** START Listed entries **

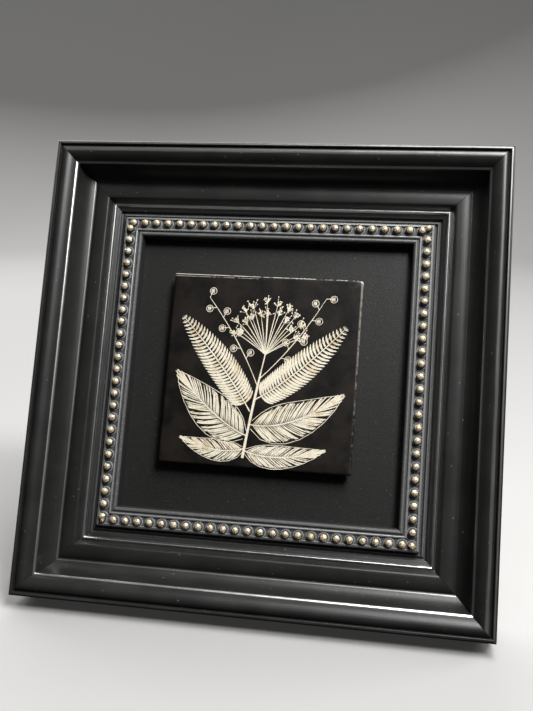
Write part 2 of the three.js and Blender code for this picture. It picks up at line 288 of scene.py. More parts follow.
class Finish:
    """A material in the making: one Principled shader and the nodes that feed it."""

    def __init__(self, name, **constants):
        self.material = bpy.data.materials.new(name)
        self.material.use_nodes = True
        self.tree = self.material.node_tree
        self.shader = self.tree.nodes["Principled BSDF"]
        for socket, value in constants.items():
            self.shader.inputs[socket.replace("_", " ")].default_value = value

    def node(self, kind, settings=None, inputs=None, output=0):
        """Adds a node. Its settings come first, then the values or links of its sockets, by name or
        number."""
        node = self.tree.nodes.new(kind)
        for name, setting in (settings or {}).items():
            setattr(node, name, setting)
        for name, given in (inputs or {}).items():
            if isinstance(given, Value):
                self.tree.links.new(given.socket, node.inputs[name])
            else:
                node.inputs[name].default_value = given
        return Value(self, node.outputs[output])

    def feed(self, **inputs):
        """Links values to the shader's own sockets."""
        for socket, given in inputs.items():
            self.tree.links.new(given.socket, self.shader.inputs[socket.replace("_", " ")])
        return self

    def lay(self):
        """The piece's own coordinates from its attribute, and their three parts."""
        return self.parts(self.node("ShaderNodeAttribute", {"attribute_name": "lay"}, output=1))

    def own_place(self):
        """Object coordinates put back into the frame's own flat axes and millimetres, and their
        three parts."""
        coordinates = self.node("ShaderNodeTexCoord", output=3)
        laid = turned(PIN_PLACE * 1000, LEAN - math.pi / 2, "X")
        return self.parts(self.node("ShaderNodeMapping", {"vector_type": "POINT"}, {
            "Vector": coordinates, "Rotation": (LEAN - math.pi / 2, 0, 0),
            "Scale": (1000, 1000, 1000), "Location": PIN - laid}))

    def parts(self, vector):
        """A vector and its three parts."""
        sockets = self.node("ShaderNodeSeparateXYZ", None, {0: vector}).socket.node.outputs
        return vector, [Value(self, socket) for socket in sockets]

    def stretched(self, vector, scale):
        """A vector multiplied part by part."""
        return self.node("ShaderNodeVectorMath", {"operation": "MULTIPLY"}, {0: vector, 1: scale})

    def noise(self, vector, scale, detail=3.0, roughness=0.55):
        """Soft cloudy noise about 0.5."""
        return self.node("ShaderNodeTexNoise", None, {
            "Vector": vector, "Scale": scale, "Detail": detail, "Roughness": roughness})

    def specks(self, vector, scale, share, size):
        """Small round specks in some cells of a random pattern: 1 inside a speck, 0 outside."""
        cells = {"Vector": vector, "Scale": scale}
        distance = self.node("ShaderNodeTexVoronoi", None, cells)
        colour = self.node("ShaderNodeTexVoronoi", None, cells, output=1)
        chance = self.node("ShaderNodeSeparateColor", None, {0: colour})
        spread = self.node("ShaderNodeSeparateColor", None, {0: colour}, output=1)
        return (chance < share) * distance.between(size * 1.2, size * 0.4) * spread

    def mixed(self, factor, first, second):
        """One colour turning into another."""
        first = first if isinstance(first, Value) else (*first, 1)
        second = second if isinstance(second, Value) else (*second, 1)
        return self.node("ShaderNodeMix", {"data_type": "RGBA"}, {0: factor, 6: first, 7: second},
                         output=2)

    def bump(self, height, distance):
        """Relief of a height from 0 to 1 over a distance in millimetres."""
        return self.node("ShaderNodeBump", None, {
            "Height": height, "Distance": distance / 1000, "Strength": 1.0})


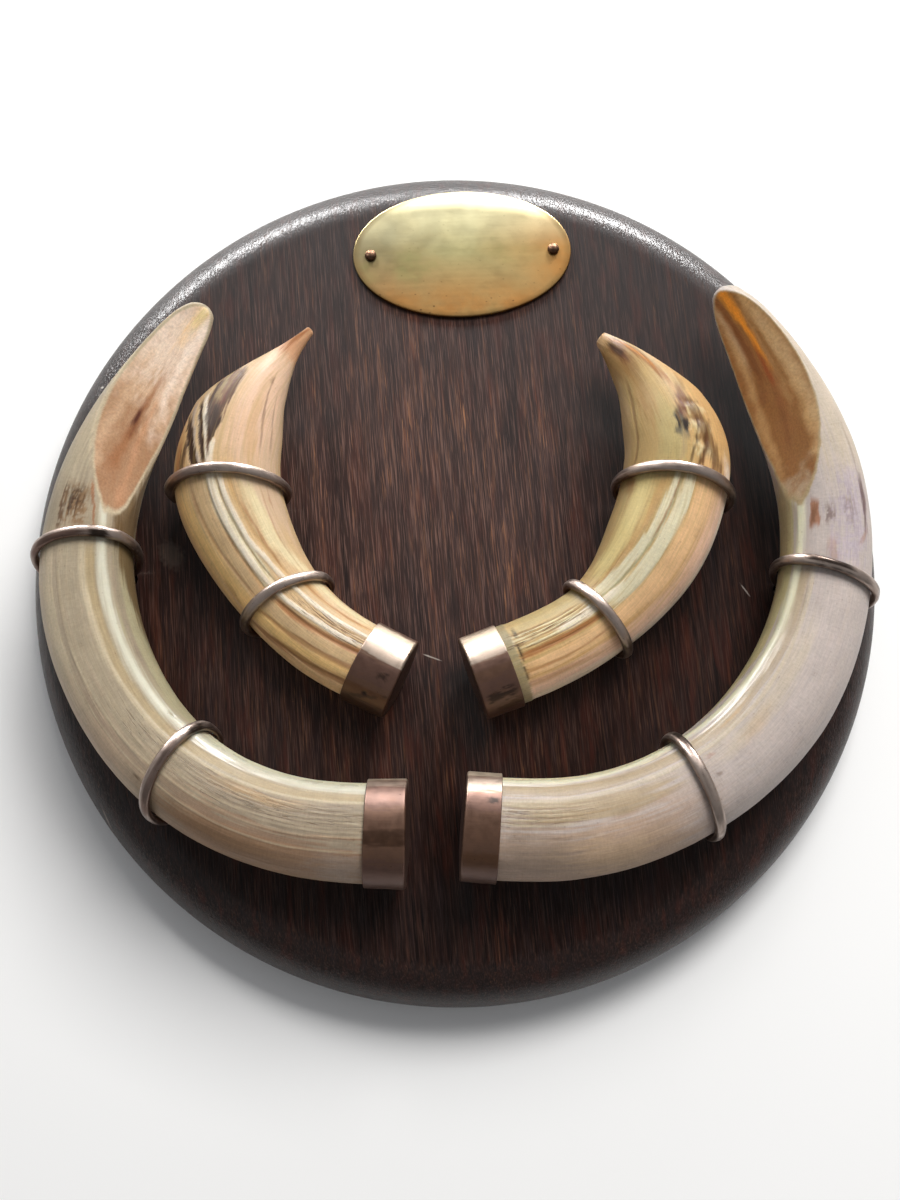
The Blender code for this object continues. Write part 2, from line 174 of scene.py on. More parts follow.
# %% [markdown]
# ## Floor, lights and room
#
# The plaque lies on a white table. One broad soft light stands at the upper right, about 50
# degrees up, and gives the soft shadows to the lower left. Two low windows beyond the top edge
# draw the two bright arcs on the plaque's rounded shoulder, and a weak skylight above them
# brightens the top of the name plate. The broad light only lights, and the others only reflect,
# so that each can be set without upsetting the rest. The room is brightest half-way up, dimmer
# towards the horizon and dark straight overhead, where the photographer stood, which keeps the
# varnish deep.

# %% Floor and lights
FLOOR_SIZE = 6000.0
FLOOR_PAINT = (0.9, 0.9, 0.9, 1.0)
FLOOR_ROUGHNESS = 0.7
LIGHT_DISTANCE = 1500.0
# Each light's azimuth from +Y towards +X and its elevation, in degrees, then width, height, watts
KEY_LIGHT = (25.5, 50.0, 800.0, 800.0, 27.0)
KEY_TINT = (1.0, 0.985, 0.96)
REFLECTED_LIGHTS = {
    "window_left": (-26.0, 19.0, 650.0, 300.0, 50.0),
    "window_right": (17.0, 19.0, 450.0, 300.0, 50.0),
    "skylight": (3.0, 42.0, 900.0, 420.0, 2.4),
}


def soft_light(name, azimuth, elevation, width, height, watts):
    """A rectangle of light that faces the plaque."""
    turn, lift = math.radians(azimuth), math.radians(elevation)
    lamp = bpy.data.lights.new(name, "AREA")
    lamp.shape = "RECTANGLE"
    lamp.size = MM * width
    lamp.size_y = MM * height
    lamp.energy = watts
    holder = bpy.data.objects.new(name, lamp)
    flat = math.cos(lift)
    holder.location = [
        MM * LIGHT_DISTANCE * math.sin(turn) * flat,
        MM * LIGHT_DISTANCE * math.cos(turn) * flat,
        MM * LIGHT_DISTANCE * math.sin(lift),
    ]
    holder.rotation_euler = (math.radians(90.0) - lift, 0.0, math.pi - turn)
    scene.collection.objects.link(holder)
    return holder


key_light = soft_light("key_light", *KEY_LIGHT)
key_light.data.color = KEY_TINT
key_light.visible_glossy = False
for light_name, values in REFLECTED_LIGHTS.items():
    soft_light(light_name, *values).visible_diffuse = False

floor_mesh = bpy.data.meshes.new("floor")
reach = MM * FLOOR_SIZE / 2
corners = [(-reach, -reach, 0.0), (reach, -reach, 0.0), (reach, reach, 0.0), (-reach, reach, 0.0)]
floor_mesh.from_pydata(corners, [], [(0, 1, 2, 3)])
floor = bpy.data.objects.new("floor", floor_mesh)
scene.collection.objects.link(floor)
floor_paint = bpy.data.materials.new("white_table")
floor_paint.use_nodes = True
table = floor_paint.node_tree.nodes["Principled BSDF"]
table.inputs["Base Color"].default_value = FLOOR_PAINT
table.inputs["Roughness"].default_value = FLOOR_ROUGHNESS
floor_mesh.materials.append(floor_paint)

# %% Room
# Elevation in degrees, and how bright the room is there
ROOM_LIGHT = ((0.0, 0.3), (22.0, 0.7), (45.0, 1.0), (59.0, 1.0), (66.0, 0.62), (74.0, 0.2), (84.0, 0.04))
ROOM_TINT = (0.97, 0.98, 1.0, 1.0)
ROOM_STRENGTH = 0.46
ROOM_NEAR, ROOM_FAR = 0.6, 1.25  # shares of that strength on the viewer's side and beyond the top edge

room = bpy.data.worlds.new("room")
room.use_nodes = True
scene.world = room
tree = room.node_tree
direction = add_node(tree, "ShaderNodeTexCoord").outputs["Generated"]
toward = add_node(tree, "ShaderNodeSeparateXYZ", {0: direction})
ramp = add_node(tree, "ShaderNodeValToRGB", {0: toward.outputs["Z"]})
ramp.color_ramp.interpolation = "EASE"
while len(ramp.color_ramp.elements) < len(ROOM_LIGHT):
    ramp.color_ramp.elements.new(0.5)
for stop, (elevation, strength) in zip(ramp.color_ramp.elements, ROOM_LIGHT):
    stop.position = math.sin(math.radians(elevation))
    stop.color = [strength * part for part in ROOM_TINT]
side_share = spread(tree, toward.outputs["Y"], -1.0, 1.0, ROOM_NEAR, ROOM_FAR)
light = times(tree, side_share, ROOM_STRENGTH)
tree.links.new(ramp.outputs["Color"], tree.nodes["Background"].inputs["Color"])
tree.links.new(light, tree.nodes["Background"].inputs["Strength"])
print("room light by elevation:", ROOM_LIGHT)

# %% [markdown]
# ## Noise that is the same every time
#
# Real surfaces are uneven. The noise below gives every whole-numbered cell of space its own
# number from -1 to 1 and glides between them. It draws nothing at random, so each run gives the
# same tusks.


# %% Noise
# Large odd numbers that scatter neighbouring cells, and the 32 bits that are kept of each product
CELL_STEPS = np.array([73856093, 19349663])
SEED_STEP = 6151
FIRST_MIX, SECOND_MIX = 1274126177, 73244475
KEPT_BITS = 0xFFFFFFFF


def cell_noise(places, seed):
    """One number from -1 to 1 for each place, which glides from cell to cell."""
    cells = np.floor(places).astype(np.int64)
    share = places - cells
    share = share * share * (3 - 2 * share)
    noise = np.zeros(places.shape[:-1])
    for step in ((0, 0), (1, 0), (0, 1), (1, 1)):
        step = np.array(step)
        weight = np.prod(np.where(step == 1, share, 1 - share), axis=-1)
        mixed = (cells + step) @ CELL_STEPS + seed * SEED_STEP
        mixed = ((mixed ^ (mixed >> 13)) * FIRST_MIX) & KEPT_BITS
        mixed = ((mixed ^ (mixed >> 16)) * SECOND_MIX) & KEPT_BITS
        noise += weight * ((mixed ^ (mixed >> 15)) / (KEPT_BITS // 2) - 1)
    return noise


def layered_noise(along, across, seed, layers):
    """Noise over a surface, with finer and weaker noise on top of it."""
    places = np.stack([along, across], -1)
    return sum(cell_noise(places * 2**layer, seed + layer) / 2**layer for layer in range(layers))


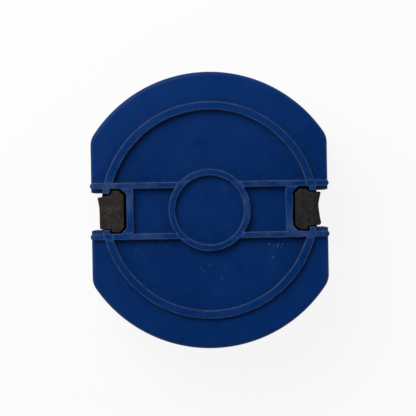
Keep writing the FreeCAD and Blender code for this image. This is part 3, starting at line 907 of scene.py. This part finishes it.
def foam_finish():
    """Charcoal foam with small round cells."""
    material, tree, shader = finish("charcoal_foam", Roughness=0.95, Specular_IOR_Level=0.1)
    cells = put(tree, "ShaderNodeTexVoronoi", Vector=where(tree), Scale=1 / (0.5 * mm)).outputs["Distance"]
    body = blended(tree, eased(tree, cells, 0.1, 0.6), (0.012, 0.012, 0.013), (0.06, 0.06, 0.062))
    body = blended(tree, eased(tree, cloud(tree, 7 * mm), 0.4, 0.7, 0.0, 0.4), body, (0.045, 0.044, 0.042))
    tree.links.new(body, shader.inputs["Base Color"])
    raised(tree, shader, cells, 0.25 * mm)
    return material


ferrite = ferrite_finish()
keeper_steel = steel_finish("zinc_plated_steel", (0.52, 0.53, 0.54), (0.40, 0.41, 0.40), (1, 0.02, 1), 0.36)
foam = foam_finish()
for half in housings:
    for number in (1, 2, 3, 4):
        paint(f"{half}_magnet_{number}", ferrite)
    paint(f"{half}_hub_magnet", ferrite)
    paint(f"{half}_keeper_plate", keeper_steel)
    paint(f"{half}_foam_sheet", foam)


# Seal and screws. A moulded rubber cord lies in the cover's groove and keeps water off the magnets, and six
# countersunk stainless screws with hexagon sockets pull the cover down on it.
def seal_finish():
    """Black seal rubber with a dull bloom and moulding grain."""
    material, tree, shader = finish("black_seal_rubber", Specular_IOR_Level=0.35)
    bloom = eased(tree, cloud(tree, 3 * mm, 5), 0.45, 0.75)
    tree.links.new(blended(tree, bloom, (0.01, 0.01, 0.011), (0.03, 0.03, 0.031)),
                   shader.inputs["Base Color"])
    tree.links.new(eased(tree, bloom, 0.0, 1.0, 0.5, 0.75), shader.inputs["Roughness"])
    raised(tree, shader, cloud(tree, 0.2 * mm), 0.03 * mm, 0.7)
    return material


seal_rubber = seal_finish()
screw_steel = steel_finish("stainless_steel", (0.60, 0.59, 0.57), (0.47, 0.46, 0.44), (1, 1, 0.1), 0.3)
for half in housings:
    paint(f"{half}_cover_seal", seal_rubber)
    paint(f"{half}_cover_screws", screw_steel)


# Dust. Pale grit and lint from the last wipe lie loose on the sunk back face of the outer half. They are
# thickest in two drifts below the bars.
def dust_tree():
    """Flattened grains strewn around a centre on a flat floor, thinning outwards."""
    sizes = {"Count": 10, "Across": 1.0, "Along": 1.0, "Reach": 1.0, "Height": 1.0, "Grain": 1.0, "Seed": 1}
    tree, given = tree_of("dust_drift", sizes)
    grains = put(tree, "GeometryNodePoints", Count=given["Count"])
    way = put(tree, "FunctionNodeRandomValue", {"data_type": "FLOAT"}, Seed=given["Seed"])
    way.inputs[3].default_value = math.tau
    far = put(tree, "FunctionNodeRandomValue", {"data_type": "FLOAT"},
              Seed=maths(tree, "ADD", given["Seed"], 1.0))
    reach = product(tree, maths(tree, "POWER", far.outputs[1], 1.7), given["Reach"])
    turn = way.outputs[1]
    east = maths(tree, "ADD", product(tree, maths(tree, "COSINE", turn), reach), given["Across"])
    north = maths(tree, "ADD", product(tree, maths(tree, "SINE", turn), reach, 0.55), given["Along"])
    strewn = put(tree, "GeometryNodeSetPosition", Geometry=grains.outputs[0],
                 Position=at(tree, east, north, given["Height"]))
    grain = put(tree, "GeometryNodeMeshIcoSphere", Radius=given["Grain"], Subdivisions=1)
    size = put(tree, "FunctionNodeRandomValue", {"data_type": "FLOAT"},
               Seed=maths(tree, "ADD", given["Seed"], 2.0))
    uneven = maths(tree, "ADD", maths(tree, "POWER", size.outputs[1], 3.5), 0.3)
    shape = at(tree, uneven, product(tree, uneven, 0.75), product(tree, uneven, 0.45))
    spin = put(tree, "FunctionNodeEulerToRotation", Euler=at(tree, z=turn)).outputs[0]
    strewn = put(tree, "GeometryNodeInstanceOnPoints", Points=strewn.outputs[0], Instance=grain.outputs[0],
                 Rotation=spin, Scale=shape)
    closed_tree(tree, strewn.outputs[0], given["Material"])
    return tree


def dust_finish():
    """Pale grit and lint, a little varied."""
    material, tree, shader = finish("pale_dust", Roughness=0.9)
    body = blended(tree, eased(tree, cloud(tree, 0.8 * mm), 0.35, 0.65), (0.09, 0.16, 0.3),
                   (0.42, 0.46, 0.52))
    tree.links.new(body, shader.inputs["Base Color"])
    raised(tree, shader, cloud(tree, 0.1 * mm), 0.03 * mm, 0.6)
    return material


dust, drift = dust_finish(), dust_tree()
# A drift's place across and along, its reach, its number of grains and their size, in millimetres.
drifts = ((-20, -13.8, 8, 16, 0.12), (27, -13.8, 4, 12, 0.24), (-28, -16, 6, 9, 0.12),
          (24, -20, 3, 5, 0.18), (4, -27, 22, 34, 0.09), (-3, 29, 24, 16, 0.07), (0, 0, 11, 7, 0.07))
gathered = bmesh.new()
for seed, (across, along, reach, count, grain) in enumerate(drifts):
    height = hub_z if seed == len(drifts) - 1 else recess_z
    sizes = {"Count": count, "Across": across * mm, "Along": along * mm, "Reach": reach * mm,
             "Height": height, "Grain": grain * mm, "Seed": seed * 10 + 1}
    gathered.from_mesh(grown("drift", drift, dust, sizes))
all_dust = bpy.data.meshes.new("dust")
gathered.to_mesh(all_dust)
gathered.free()
all_dust.materials.append(dust)
dust_piece = placed("outer_recess_dust", all_dust, to_outer)
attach(dust_piece, "outer_half")


# Light and camera. The cleaner lies on a pale table in even studio light, which comes mostly from the sides
# and a little more from the upper left, and is seen from straight above.
table_edge = 1.2
table_top = rectangle(-table_edge, table_edge, -table_edge, table_edge)
table = lofted("table", [[(x, y, z) for x, y in table_top] for z in (-0.05, -0.0002)])
table.data.materials.append(finish("pale_table", Roughness=0.9, Base_Color=(0.1, 0.1, 0.098, 1),
                                   Specular_IOR_Level=0.1, Emission_Color=(1, 1, 1, 1),
                                   Emission_Strength=0.885)[0])

world = bpy.data.worlds.new("studio")
world.use_nodes = True
bpy.context.scene.world = world
sky = world.node_tree
up = apart(sky, put(sky, "ShaderNodeTexCoord").outputs["Generated"])[2]
strength = eased(sky, up, 0.35, 0.8, 0.95, 0.06)
sky.links.new(strength, sky.nodes["Background"].inputs["Strength"])
sky.nodes["Background"].inputs["Color"].default_value = (1, 1, 1, 1)

light = bpy.data.lights.new("upper_left", "AREA")
light.shape = "DISK"
light.size = 0.5
light.energy = 3.0
lamp = linked("upper_left", light)
lamp.location = (-0.24, 0.34, 0.45)
lamp.rotation_euler = (Vector((0, 0, 0.02)) - lamp.location).to_track_quat("-Z", "Y").to_euler()

view_height = 0.9
shown_width = 164.32 * mm
camera_data = bpy.data.cameras.new("camera")
camera_data.lens = camera_data.sensor_width * view_height / shown_width
camera = linked("camera", camera_data)
camera.location = (-0.65 * mm, 0.79 * mm, outer_high.z + view_height)
camera.rotation_euler = (0, 0, math.radians(-0.93))
bpy.context.scene.camera = camera
bpy.context.scene.view_settings.view_transform = "Standard"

** END Listed entries **

Please print exactly what appears from the first line of the data through the line with "return Value(self, node.outputs[output])", including both of those lines and nothing past them.

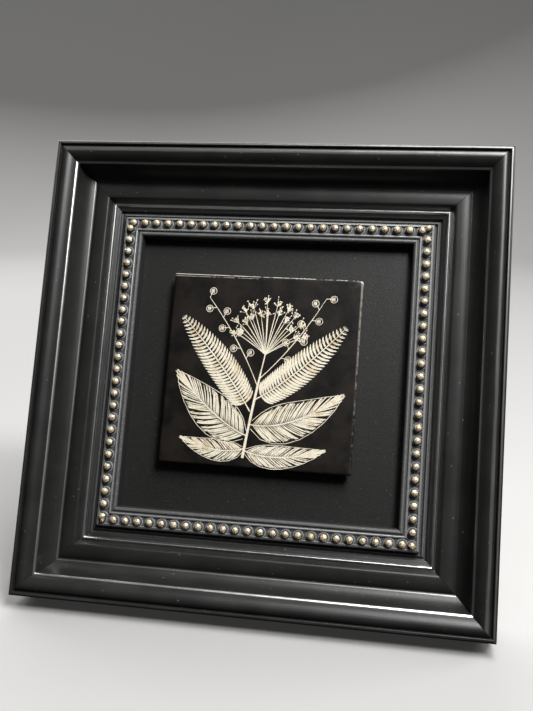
Write part 2 of the three.js and Blender code for this picture. It picks up at line 288 of scene.py. More parts follow.
class Finish:
    """A material in the making: one Principled shader and the nodes that feed it."""

    def __init__(self, name, **constants):
        self.material = bpy.data.materials.new(name)
        self.material.use_nodes = True
        self.tree = self.material.node_tree
        self.shader = self.tree.nodes["Principled BSDF"]
        for socket, value in constants.items():
            self.shader.inputs[socket.replace("_", " ")].default_value = value

    def node(self, kind, settings=None, inputs=None, output=0):
        """Adds a node. Its settings come first, then the values or links of its sockets, by name or
        number."""
        node = self.tree.nodes.new(kind)
        for name, setting in (settings or {}).items():
            setattr(node, name, setting)
        for name, given in (inputs or {}).items():
            if isinstance(given, Value):
                self.tree.links.new(given.socket, node.inputs[name])
            else:
                node.inputs[name].default_value = given
        return Value(self, node.outputs[output])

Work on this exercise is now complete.